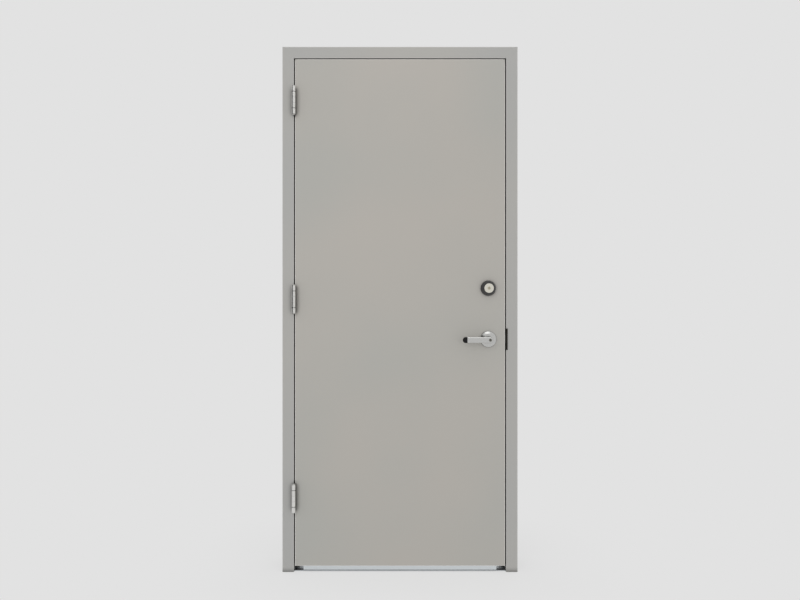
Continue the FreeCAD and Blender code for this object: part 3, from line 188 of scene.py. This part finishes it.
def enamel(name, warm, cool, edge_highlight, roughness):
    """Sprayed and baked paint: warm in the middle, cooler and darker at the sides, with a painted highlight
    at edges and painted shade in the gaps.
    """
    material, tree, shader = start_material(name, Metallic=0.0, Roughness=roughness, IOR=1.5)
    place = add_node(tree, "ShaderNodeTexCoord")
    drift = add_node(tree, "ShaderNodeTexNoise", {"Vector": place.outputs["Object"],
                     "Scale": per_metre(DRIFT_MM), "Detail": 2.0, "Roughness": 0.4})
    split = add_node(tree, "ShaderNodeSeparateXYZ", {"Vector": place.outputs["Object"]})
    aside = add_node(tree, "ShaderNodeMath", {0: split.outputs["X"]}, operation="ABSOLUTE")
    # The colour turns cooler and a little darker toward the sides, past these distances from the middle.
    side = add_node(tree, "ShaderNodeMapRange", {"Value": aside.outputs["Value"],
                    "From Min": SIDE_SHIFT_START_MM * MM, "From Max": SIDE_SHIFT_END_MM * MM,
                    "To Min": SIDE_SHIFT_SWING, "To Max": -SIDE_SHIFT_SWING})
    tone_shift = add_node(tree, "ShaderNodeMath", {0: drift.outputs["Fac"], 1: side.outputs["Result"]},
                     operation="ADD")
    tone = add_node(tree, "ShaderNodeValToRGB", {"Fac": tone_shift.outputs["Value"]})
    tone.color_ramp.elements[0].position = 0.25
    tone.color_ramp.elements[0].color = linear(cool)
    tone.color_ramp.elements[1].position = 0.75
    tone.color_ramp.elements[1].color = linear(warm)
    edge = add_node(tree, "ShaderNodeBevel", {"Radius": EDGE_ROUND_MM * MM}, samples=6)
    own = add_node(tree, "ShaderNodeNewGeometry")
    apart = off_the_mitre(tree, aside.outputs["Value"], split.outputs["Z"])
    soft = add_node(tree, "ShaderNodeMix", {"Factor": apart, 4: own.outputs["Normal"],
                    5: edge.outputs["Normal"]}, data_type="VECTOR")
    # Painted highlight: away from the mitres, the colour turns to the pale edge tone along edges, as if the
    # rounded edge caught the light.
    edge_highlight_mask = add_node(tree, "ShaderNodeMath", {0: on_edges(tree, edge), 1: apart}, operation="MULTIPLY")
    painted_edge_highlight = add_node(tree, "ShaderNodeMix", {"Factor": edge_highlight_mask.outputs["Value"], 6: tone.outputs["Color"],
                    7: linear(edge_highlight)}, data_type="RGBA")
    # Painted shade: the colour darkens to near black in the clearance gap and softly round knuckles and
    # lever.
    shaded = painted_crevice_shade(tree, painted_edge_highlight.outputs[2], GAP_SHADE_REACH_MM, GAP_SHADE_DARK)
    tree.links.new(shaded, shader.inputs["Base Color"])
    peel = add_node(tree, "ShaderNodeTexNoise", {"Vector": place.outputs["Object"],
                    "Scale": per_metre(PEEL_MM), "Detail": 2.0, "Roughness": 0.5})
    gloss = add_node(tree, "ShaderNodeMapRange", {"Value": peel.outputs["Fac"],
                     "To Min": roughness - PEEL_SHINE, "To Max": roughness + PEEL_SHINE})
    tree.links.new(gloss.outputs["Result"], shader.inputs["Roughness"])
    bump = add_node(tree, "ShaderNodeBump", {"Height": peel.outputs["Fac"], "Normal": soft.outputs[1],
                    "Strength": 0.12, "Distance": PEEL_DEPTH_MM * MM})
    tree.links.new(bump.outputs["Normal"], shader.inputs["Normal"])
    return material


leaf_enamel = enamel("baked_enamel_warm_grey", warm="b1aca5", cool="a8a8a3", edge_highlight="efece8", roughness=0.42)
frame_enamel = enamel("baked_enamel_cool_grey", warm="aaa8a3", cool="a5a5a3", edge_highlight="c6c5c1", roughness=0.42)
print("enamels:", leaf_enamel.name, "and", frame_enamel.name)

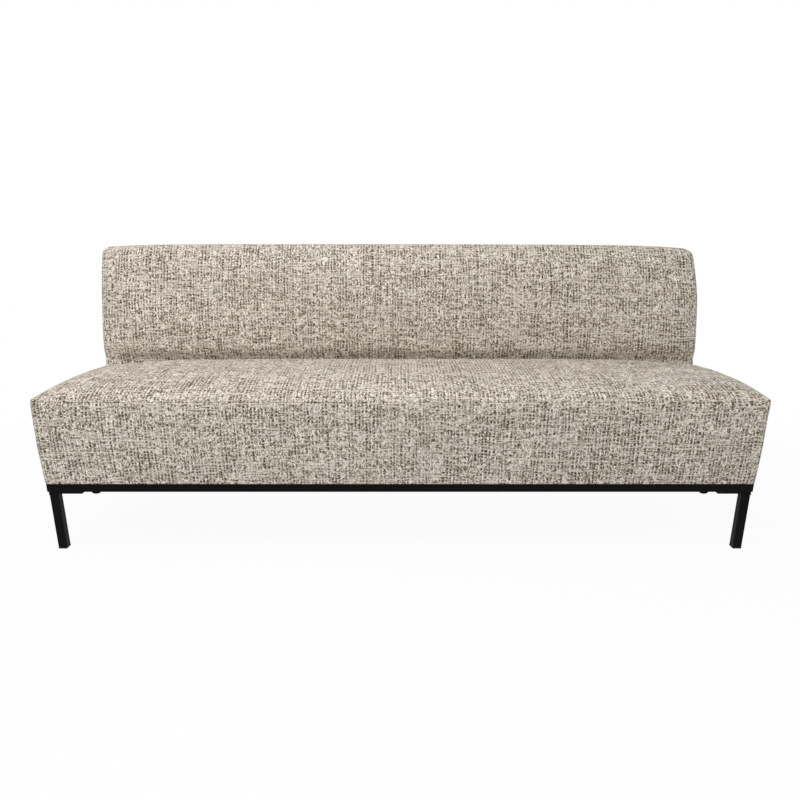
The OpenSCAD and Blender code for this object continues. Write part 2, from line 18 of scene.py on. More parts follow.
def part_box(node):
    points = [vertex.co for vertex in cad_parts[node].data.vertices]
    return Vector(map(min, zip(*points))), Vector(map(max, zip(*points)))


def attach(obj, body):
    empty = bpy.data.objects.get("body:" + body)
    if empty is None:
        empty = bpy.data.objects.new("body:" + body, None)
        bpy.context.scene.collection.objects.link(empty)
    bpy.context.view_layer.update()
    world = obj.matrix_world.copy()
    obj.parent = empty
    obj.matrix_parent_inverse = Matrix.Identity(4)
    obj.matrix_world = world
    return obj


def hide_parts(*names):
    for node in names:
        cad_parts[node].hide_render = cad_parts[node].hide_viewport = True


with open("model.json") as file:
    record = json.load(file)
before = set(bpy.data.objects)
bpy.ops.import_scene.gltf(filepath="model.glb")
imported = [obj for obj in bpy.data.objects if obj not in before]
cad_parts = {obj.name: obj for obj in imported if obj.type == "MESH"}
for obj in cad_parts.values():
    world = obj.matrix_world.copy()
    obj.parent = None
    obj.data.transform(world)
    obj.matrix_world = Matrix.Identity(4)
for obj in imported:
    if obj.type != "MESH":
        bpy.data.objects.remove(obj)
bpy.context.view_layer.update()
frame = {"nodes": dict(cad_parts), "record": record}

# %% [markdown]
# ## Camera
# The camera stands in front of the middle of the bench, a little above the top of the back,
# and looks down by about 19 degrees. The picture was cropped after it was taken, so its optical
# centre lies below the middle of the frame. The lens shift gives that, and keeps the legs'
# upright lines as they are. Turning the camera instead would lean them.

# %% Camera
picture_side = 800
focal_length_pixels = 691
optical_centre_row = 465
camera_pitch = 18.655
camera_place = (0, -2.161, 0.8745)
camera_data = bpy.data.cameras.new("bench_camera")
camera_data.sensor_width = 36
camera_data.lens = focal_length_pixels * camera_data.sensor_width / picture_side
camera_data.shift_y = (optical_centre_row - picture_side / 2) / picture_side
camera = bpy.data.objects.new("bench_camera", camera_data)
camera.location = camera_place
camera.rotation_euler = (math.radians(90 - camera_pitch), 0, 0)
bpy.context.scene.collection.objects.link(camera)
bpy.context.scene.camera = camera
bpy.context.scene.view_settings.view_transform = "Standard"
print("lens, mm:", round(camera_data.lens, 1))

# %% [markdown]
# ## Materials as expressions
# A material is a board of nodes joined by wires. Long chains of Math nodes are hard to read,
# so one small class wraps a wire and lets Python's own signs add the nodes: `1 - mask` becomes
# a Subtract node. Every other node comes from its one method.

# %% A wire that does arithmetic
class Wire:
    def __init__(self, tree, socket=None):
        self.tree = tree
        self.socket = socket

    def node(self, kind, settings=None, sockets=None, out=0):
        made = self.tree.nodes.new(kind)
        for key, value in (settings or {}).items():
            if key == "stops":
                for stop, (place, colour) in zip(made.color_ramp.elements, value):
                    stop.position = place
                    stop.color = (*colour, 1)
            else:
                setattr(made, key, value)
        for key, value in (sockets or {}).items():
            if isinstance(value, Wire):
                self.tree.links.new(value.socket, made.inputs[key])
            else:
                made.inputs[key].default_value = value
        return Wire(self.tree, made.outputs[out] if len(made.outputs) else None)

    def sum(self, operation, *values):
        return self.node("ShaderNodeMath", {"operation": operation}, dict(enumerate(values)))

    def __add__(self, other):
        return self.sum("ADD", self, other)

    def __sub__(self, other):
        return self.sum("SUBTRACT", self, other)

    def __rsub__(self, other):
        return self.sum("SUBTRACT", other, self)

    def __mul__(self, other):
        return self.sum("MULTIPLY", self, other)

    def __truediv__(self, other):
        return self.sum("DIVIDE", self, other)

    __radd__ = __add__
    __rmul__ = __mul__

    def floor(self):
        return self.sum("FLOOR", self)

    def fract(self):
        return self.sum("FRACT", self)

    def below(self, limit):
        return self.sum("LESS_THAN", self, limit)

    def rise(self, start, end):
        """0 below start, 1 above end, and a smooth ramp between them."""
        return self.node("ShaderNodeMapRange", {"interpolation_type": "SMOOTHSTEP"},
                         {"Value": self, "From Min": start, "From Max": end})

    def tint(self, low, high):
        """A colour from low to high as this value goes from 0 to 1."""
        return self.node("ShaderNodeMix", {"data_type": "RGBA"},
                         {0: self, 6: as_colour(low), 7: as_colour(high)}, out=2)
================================
● **EXERCISE TASK**
Write out, from the lines above, only those from the line with "The OpenSCAD and" to the line with "# upright lines", exactly as given, including the first and the last.

● **EXERCISE RESULT**
The OpenSCAD and Blender code for this object continues. Write part 2, from line 18 of scene.py on. More parts follow.
def part_box(node):
    points = [vertex.co for vertex in cad_parts[node].data.vertices]
    return Vector(map(min, zip(*points))), Vector(map(max, zip(*points)))


def attach(obj, body):
    empty = bpy.data.objects.get("body:" + body)
    if empty is None:
        empty = bpy.data.objects.new("body:" + body, None)
        bpy.context.scene.collection.objects.link(empty)
    bpy.context.view_layer.update()
    world = obj.matrix_world.copy()
    obj.parent = empty
    obj.matrix_parent_inverse = Matrix.Identity(4)
    obj.matrix_world = world
    return obj


def hide_parts(*names):
    for node in names:
        cad_parts[node].hide_render = cad_parts[node].hide_viewport = True


with open("model.json") as file:
    record = json.load(file)
before = set(bpy.data.objects)
bpy.ops.import_scene.gltf(filepath="model.glb")
imported = [obj for obj in bpy.data.objects if obj not in before]
cad_parts = {obj.name: obj for obj in imported if obj.type == "MESH"}
for obj in cad_parts.values():
    world = obj.matrix_world.copy()
    obj.parent = None
    obj.data.transform(world)
    obj.matrix_world = Matrix.Identity(4)
for obj in imported:
    if obj.type != "MESH":
        bpy.data.objects.remove(obj)
bpy.context.view_layer.update()
frame = {"nodes": dict(cad_parts), "record": record}

# %% [markdown]
# ## Camera
# The camera stands in front of the middle of the bench, a little above the top of the back,
# and looks down by about 19 degrees. The picture was cropped after it was taken, so its optical
# centre lies below the middle of the frame. The lens shift gives that, and keeps the legs'
# upright lines as they are. Turning the camera instead would lean them.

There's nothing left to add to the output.